Cameron rejects SNP demands, rules out Scottish referendum

London: British Prime Minister David Cameron on Friday rejected some of the core demands put forward by the Scottish National Party (SNP), after holding talks with Scotland's First Minister Nicola Sturgeon over increasing powers for the Scottish parliament, a media report said.

It was the first meeting of the prime minister and Sturgeon since the May 7 general elections, where Cameron's Conservative party won an overall majority in the House of Commons and the SNP won 56 of the 59 seats in Scotland.

Cameron also ruled out granting Scotland a second independence referendum, according to Mail Online. He, however, agreed to consider further devolution of powers to Scotland, but not until the package of measures already agreed upon had been delivered, the report added.

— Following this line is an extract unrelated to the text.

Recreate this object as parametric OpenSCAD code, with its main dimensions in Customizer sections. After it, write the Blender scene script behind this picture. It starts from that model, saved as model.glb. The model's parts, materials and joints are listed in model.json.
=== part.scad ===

Sturgeon held talks with Cameron in her official residence at Bute House, Edinburgh. She has been demanding new powers above and beyond what was agreed on by the Smith Commission, which was set up to propose further devolution of powers to the Scottish parliament after last year's independence referendum.

Under the proposals, agreed by the SNP and all the major Westminster parties, the Scottish parliament will be given more control over tax and spending but not full fiscal autonomy.

Earlier, Sturgeon had said the overwhelming mandate given to the SNP in the general election "means that it simply cannot be business as usual when it comes to Westminster's attitude to Scotland -- whether on public spending or on more powers for Scotland".

Emerging from the talks, Cameron promised a closer working relationship between the Scottish and British governments.